Within an empty void, horses start to appear. They emerge from darkness, blowing, exhaling. Their mighty carcass is slowly moving. Each pace on the sand brings back immemorial times, as they start to dance. Together, we move through space and time, as the viewer increasingly becomes the horse.

EXCELLENCE IN SOUND DESIGN

Unheard, Director Zhechuan Zhang, China, 60m

Unheard is a time-loop narrative game. The story has multiple plotlines that happens simultaneously in one place, and all the plotlines are demonstrated in the form of audio rather than visual.

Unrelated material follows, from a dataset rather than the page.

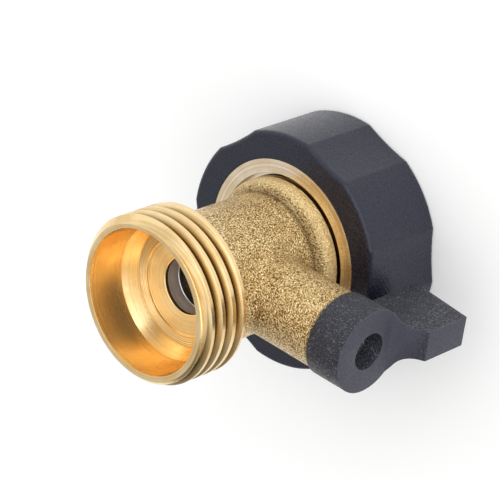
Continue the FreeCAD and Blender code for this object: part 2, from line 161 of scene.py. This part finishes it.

EXCELLENCE IN EXPERIENCE DESIGN

Battlescar – Part 1, 2, 3, Director Nicolas Casavecchia, France, 21m

1978 New York City. Lupe, a Puerto Rican American 16 year old, meets Debbie on the cell of a juvenile detention center. Debbie will introduce Lupe to the punk rock scene of the Lower East Side and the secret worlds of Alphabet City. Starring Rosario Dawson, this theatrically designed CG experience is a visually arresting and hyperkinetic exploration of identity through immersive storytelling in VR

IMPACT AWARD

State Power, Director Jeff Stanzler, USA, 8m45s

Some months from now, in a new ‘rule of law’ America, a remote prison camp brutally shackles together five inmates deemed enemies of the state. On the eve of their executions the Rebels forge a brazen and elaborate escape attempt. In a speculative future experiment, this powerful full body activation will spark and possibly transform opinions and leave an indelible marker for how things may appear from the “other” side.

TECHNICAL ACHIEVEMENT

tx-reverse, Director Virgil Widrich, Austria, 5m

In a way never before seen, “tx-reverse” shows a collision of reality & cinema & draws its viewers into a vortex in which the familiar order of space & time seems to be suspended.

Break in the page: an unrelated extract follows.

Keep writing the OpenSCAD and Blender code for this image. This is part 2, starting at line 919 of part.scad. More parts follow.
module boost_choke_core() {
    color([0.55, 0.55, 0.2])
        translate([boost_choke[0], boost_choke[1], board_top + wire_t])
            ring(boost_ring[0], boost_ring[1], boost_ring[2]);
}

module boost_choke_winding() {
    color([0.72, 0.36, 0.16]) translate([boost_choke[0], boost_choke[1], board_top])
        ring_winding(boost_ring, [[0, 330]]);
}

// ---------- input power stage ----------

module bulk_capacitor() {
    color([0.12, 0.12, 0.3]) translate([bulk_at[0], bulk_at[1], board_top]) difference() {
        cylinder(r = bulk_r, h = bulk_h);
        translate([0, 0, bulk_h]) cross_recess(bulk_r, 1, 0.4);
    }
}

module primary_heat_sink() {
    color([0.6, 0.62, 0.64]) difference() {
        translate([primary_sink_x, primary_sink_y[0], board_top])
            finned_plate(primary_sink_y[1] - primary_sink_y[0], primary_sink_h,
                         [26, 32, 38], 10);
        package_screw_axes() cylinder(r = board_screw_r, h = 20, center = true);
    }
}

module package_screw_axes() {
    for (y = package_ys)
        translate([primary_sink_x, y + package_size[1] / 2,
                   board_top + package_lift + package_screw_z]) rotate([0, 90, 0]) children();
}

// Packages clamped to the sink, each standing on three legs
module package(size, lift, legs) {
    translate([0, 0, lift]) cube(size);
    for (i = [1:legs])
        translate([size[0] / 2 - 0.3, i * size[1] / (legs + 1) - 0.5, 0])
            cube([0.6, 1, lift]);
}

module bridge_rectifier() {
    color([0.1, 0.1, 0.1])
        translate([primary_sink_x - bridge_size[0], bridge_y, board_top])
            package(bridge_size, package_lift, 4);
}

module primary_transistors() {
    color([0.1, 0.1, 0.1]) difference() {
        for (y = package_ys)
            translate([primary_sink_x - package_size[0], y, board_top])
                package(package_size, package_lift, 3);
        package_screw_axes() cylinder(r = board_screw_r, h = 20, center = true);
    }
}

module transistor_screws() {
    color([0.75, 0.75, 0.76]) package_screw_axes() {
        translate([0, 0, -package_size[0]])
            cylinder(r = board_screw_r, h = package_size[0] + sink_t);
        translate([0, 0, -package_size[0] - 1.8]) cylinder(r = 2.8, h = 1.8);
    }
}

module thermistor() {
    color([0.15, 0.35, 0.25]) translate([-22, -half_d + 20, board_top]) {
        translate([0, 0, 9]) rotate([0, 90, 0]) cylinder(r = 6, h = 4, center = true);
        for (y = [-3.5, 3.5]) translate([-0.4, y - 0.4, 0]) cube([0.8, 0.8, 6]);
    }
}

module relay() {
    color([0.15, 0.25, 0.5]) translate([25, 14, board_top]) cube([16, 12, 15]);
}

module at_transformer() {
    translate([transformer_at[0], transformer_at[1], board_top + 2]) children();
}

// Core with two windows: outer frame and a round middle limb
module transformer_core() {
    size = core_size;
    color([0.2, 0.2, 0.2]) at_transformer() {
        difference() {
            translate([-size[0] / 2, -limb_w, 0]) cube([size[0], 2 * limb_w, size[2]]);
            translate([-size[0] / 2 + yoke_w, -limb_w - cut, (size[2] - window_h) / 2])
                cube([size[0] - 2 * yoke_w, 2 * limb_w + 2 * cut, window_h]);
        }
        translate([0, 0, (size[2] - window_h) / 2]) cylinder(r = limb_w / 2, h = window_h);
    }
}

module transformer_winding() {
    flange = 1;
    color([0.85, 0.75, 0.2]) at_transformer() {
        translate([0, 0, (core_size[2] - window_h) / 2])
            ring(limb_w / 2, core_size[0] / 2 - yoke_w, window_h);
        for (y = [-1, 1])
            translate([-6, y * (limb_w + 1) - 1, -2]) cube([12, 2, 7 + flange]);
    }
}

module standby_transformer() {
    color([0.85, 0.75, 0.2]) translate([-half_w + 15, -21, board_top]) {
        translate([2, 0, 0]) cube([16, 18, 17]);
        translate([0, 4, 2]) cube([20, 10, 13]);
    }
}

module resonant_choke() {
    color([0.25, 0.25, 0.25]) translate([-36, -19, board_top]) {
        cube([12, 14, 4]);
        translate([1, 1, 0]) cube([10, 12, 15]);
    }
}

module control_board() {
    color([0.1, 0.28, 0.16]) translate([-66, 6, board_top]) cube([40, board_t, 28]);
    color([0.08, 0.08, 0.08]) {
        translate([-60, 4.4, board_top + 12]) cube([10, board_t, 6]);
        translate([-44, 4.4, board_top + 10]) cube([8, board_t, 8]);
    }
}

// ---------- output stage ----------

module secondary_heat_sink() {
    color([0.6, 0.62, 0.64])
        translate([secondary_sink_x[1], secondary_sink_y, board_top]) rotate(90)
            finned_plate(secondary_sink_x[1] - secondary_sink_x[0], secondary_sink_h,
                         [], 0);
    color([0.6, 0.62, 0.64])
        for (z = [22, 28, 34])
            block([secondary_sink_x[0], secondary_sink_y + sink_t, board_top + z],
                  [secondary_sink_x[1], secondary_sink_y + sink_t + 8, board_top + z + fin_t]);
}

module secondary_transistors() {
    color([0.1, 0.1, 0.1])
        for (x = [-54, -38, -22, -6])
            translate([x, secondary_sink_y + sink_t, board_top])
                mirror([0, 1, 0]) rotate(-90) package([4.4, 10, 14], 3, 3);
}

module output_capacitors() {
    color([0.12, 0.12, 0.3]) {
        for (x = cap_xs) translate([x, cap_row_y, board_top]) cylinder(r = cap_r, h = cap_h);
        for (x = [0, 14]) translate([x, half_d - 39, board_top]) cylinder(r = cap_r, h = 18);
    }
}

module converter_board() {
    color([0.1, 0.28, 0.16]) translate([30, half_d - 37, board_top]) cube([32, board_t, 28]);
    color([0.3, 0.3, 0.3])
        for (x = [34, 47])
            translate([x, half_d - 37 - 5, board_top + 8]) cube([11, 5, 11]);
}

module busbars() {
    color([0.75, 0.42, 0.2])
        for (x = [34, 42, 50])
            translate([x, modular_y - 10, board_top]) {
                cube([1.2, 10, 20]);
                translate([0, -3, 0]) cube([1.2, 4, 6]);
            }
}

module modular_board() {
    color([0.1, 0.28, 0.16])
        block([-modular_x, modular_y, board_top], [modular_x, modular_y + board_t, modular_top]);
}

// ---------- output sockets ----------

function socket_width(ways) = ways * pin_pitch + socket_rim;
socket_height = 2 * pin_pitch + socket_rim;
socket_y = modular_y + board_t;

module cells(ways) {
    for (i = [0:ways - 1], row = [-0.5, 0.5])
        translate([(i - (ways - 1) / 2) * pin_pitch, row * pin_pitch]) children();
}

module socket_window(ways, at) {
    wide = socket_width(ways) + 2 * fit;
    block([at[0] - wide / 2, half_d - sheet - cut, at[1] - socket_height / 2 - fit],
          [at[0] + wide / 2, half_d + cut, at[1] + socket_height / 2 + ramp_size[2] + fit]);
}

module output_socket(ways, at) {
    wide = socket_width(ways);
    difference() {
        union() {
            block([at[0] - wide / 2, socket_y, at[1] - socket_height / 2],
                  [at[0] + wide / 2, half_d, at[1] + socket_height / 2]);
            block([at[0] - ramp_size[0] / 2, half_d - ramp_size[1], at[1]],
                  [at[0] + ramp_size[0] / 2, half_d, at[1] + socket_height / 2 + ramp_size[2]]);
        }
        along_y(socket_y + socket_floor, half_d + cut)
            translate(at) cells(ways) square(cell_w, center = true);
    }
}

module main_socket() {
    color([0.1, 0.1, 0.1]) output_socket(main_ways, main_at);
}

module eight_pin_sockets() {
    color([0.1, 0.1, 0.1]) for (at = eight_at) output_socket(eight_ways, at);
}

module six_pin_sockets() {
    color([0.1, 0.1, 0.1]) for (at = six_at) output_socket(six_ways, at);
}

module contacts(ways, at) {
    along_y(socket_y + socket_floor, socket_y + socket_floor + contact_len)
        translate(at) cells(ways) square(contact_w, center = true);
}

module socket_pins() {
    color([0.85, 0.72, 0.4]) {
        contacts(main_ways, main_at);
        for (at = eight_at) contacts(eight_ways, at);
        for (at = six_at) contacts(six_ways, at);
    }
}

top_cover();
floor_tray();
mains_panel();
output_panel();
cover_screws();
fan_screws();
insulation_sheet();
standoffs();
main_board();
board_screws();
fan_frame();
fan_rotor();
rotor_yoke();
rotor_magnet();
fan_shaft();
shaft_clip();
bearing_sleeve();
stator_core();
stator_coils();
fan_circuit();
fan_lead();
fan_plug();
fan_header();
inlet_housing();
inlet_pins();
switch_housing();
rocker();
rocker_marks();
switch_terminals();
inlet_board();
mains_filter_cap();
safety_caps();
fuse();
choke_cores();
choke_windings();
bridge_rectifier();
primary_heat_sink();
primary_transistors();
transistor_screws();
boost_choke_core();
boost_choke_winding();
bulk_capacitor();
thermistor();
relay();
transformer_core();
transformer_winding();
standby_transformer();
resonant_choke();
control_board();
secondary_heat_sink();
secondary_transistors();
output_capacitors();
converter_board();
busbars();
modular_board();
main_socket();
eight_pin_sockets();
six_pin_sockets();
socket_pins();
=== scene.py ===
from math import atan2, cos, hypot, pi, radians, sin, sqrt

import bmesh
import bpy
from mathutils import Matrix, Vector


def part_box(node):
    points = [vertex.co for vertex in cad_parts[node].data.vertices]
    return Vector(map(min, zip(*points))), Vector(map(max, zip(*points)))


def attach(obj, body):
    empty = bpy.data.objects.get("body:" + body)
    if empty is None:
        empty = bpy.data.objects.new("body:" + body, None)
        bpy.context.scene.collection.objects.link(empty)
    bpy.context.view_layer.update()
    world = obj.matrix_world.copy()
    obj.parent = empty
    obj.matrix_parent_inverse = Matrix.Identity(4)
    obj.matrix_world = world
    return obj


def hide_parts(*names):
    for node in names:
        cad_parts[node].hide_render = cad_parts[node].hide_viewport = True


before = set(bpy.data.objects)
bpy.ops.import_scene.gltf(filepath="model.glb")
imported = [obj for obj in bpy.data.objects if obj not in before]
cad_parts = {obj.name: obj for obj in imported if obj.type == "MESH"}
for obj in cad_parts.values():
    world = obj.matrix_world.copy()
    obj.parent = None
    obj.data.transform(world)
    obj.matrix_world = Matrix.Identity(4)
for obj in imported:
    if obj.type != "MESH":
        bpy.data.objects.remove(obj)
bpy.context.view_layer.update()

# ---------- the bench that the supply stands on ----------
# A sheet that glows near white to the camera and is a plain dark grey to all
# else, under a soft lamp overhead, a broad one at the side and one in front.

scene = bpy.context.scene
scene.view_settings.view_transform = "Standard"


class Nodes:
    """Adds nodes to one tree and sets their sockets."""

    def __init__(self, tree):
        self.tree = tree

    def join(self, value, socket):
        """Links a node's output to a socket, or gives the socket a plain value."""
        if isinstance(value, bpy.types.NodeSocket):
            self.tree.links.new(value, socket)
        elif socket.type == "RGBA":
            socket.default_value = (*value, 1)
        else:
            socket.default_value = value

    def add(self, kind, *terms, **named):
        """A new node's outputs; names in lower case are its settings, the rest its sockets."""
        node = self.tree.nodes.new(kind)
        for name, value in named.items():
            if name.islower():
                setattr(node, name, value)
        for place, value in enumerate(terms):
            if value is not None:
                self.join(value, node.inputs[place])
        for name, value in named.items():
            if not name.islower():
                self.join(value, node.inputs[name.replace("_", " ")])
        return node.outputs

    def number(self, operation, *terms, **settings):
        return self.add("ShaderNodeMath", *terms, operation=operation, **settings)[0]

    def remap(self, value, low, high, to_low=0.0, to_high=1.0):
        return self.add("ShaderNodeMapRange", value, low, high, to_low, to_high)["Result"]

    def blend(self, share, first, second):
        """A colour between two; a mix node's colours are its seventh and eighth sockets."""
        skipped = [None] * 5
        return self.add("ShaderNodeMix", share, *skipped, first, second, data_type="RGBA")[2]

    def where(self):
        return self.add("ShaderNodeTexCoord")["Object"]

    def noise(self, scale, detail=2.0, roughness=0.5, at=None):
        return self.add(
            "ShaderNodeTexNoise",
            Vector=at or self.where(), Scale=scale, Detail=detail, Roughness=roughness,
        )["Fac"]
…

PEOPLE’S CHOICE – BEST INTERACTIVE IMMERSIVE EXPERIENCE

After Dan Graham, Director David Han, Canada, 8m

An interactive art installation inspired by Dan Graham’s 1974 video art installation “Time Delay Room 1”. Both a re-creation and homage to Graham’s work, this installation extends his groundbreaking use of video feedback to investigate how technology mediates self-perception. Designed for multiple participants, and using hand and foot trackers, this installation presents a virtual environment inside a physical environment.

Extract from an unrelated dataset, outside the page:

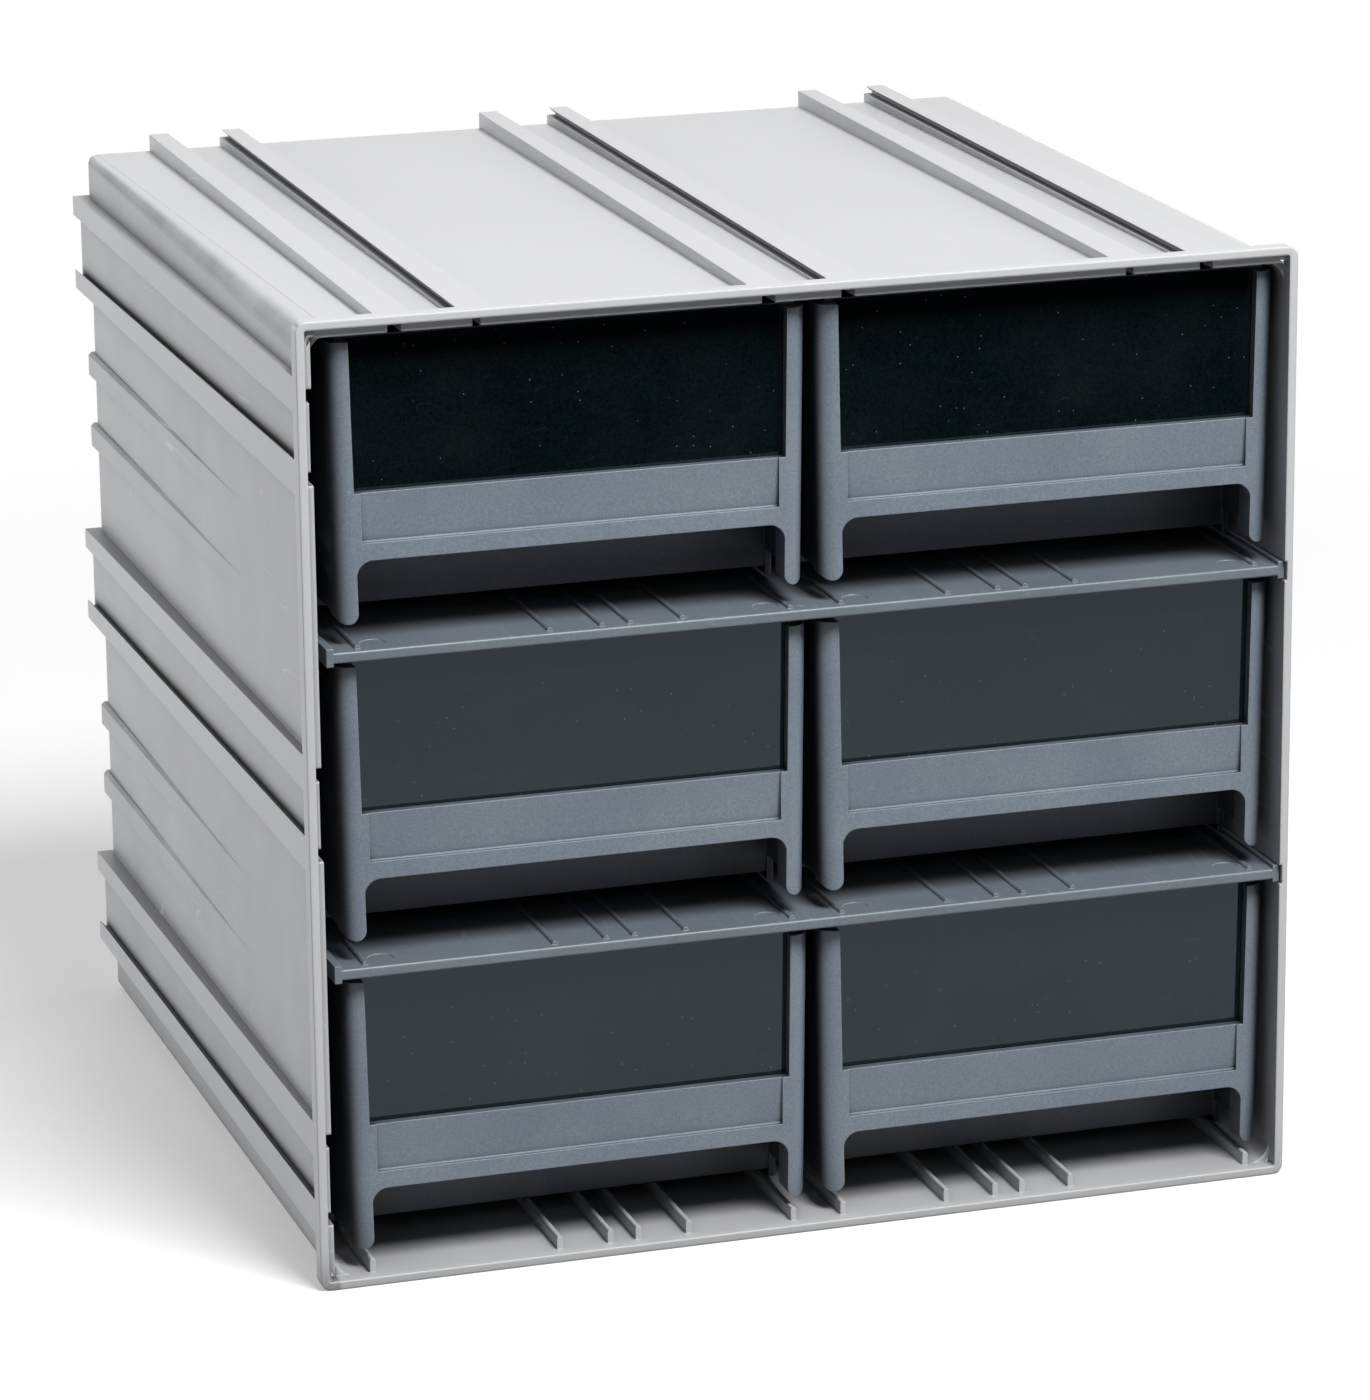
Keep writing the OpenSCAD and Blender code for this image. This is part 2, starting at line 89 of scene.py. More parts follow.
def hairlines(tree, place, size, turn, width, seed):
    """1 on thin wandering lines and 0 elsewhere: the lines are where a stretched noise field passes
    through its middle value. size is the spacing in mm along X, Y and Z after the turn, and a second
    field breaks the lines into pieces."""
    sockets = {"Vector": place, "Location": (seed, 0.7 * seed, 1.3 * seed), "Rotation": turn}
    turned = add(tree, "ShaderNodeMapping", {**sockets, "Scale": [1 / (s * MM) for s in size]})
    field = add(tree, "ShaderNodeTexNoise", {"Vector": turned, "Scale": 1.0, "Detail": 0.0})
    off = add(tree, "ShaderNodeMath", {0: field, 1: 0.5}, operation="SUBTRACT")
    away = add(tree, "ShaderNodeMath", {0: off}, operation="ABSOLUTE")
    line = add(tree, "ShaderNodeMapRange", {"Value": away, "From Max": width, "To Min": 1.0, "To Max": 0.0})
    breaks = add(tree, "ShaderNodeTexNoise", {"Vector": turned, "Scale": 1.0, "Detail": 1.0})
    kept = add(tree, "ShaderNodeMapRange", {"Value": breaks, "From Min": 0.5, "From Max": 0.56})
    return add(tree, "ShaderNodeMath", {0: line, 1: kept}, operation="MULTIPLY")


def specks(tree, place, size, radius, share):
    """1 on scattered round specks. They sit in cells size mm wide, are radius mm wide, and only the given
    share of the cells has one."""
    cells = add(tree, "ShaderNodeTexVoronoi", {"Vector": place, "Scale": 1 / (size * MM)}, give=None)
    reach = {"From Min": 0.5 * radius / size, "From Max": radius / size, "To Min": 1.0, "To Max": 0.0}
    dot = add(tree, "ShaderNodeMapRange", {"Value": cells.outputs["Distance"], **reach})
    drawn = add(tree, "ShaderNodeSeparateColor", {0: cells.outputs["Color"]})
    picked = add(
        tree,
        "ShaderNodeMapRange",
        {"Value": drawn, "From Min": 1 - share - 0.01, "From Max": 1 - share},
    )
    return add(tree, "ShaderNodeMath", {0: dot, 1: picked}, operation="MULTIPLY")


def shade_in(tree, tone, dark, share, low, high):
    """Paints shade into a colour where the surface is sheltered by others up to 30 mm away: by share
    where its openness is low, and not at all where it is high."""
    free = add(tree, "ShaderNodeAmbientOcclusion", {"Distance": 30 * MM}, give="AO", samples=6)
    hidden = add(
        tree,
        "ShaderNodeMapRange",
        {"Value": free, "From Min": low, "From Max": high, "To Min": share, "To Max": 0.0},
    )
    return add(tree, "ShaderNodeMix", {0: hidden, 6: tone, 7: dark}, give=2, data_type="RGBA")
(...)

PEOPLE’S CHOICE – BEST PASSIVE IMMERSIVE EXPERIENCE

2nd Step, Director Joerg Courtial, Germany, 10m48s

A soaring VR journey through space – accentuated with the beautiful music of Debussy and Ravel – in which the viewer gets an intense feeling of being in the middle of alien, undiscovered worlds while visiting some of the most thrilling settings of current and future space missions, presented in an unprecedented richness of detail! The film has been produced with expert advice of the European Space Agency.

GRAND JURY PRIZE

The Industry, Director Mirka Duijn, Netherlands, 8m

The Netherlands is the drug capital of Europe. Marijuana is in the nation’s genes, coke enters the country through its harbors, and XTC is as Dutch as chocolate sprinkles. In the Industry VR, director Mirka Duijn introduces you to the world of illegal drugs in The Netherlands using volumetric capture, point clouds, interactive maps and branching narrative techniques. A fascinating new look at the underworld you never knew was right before your eyes.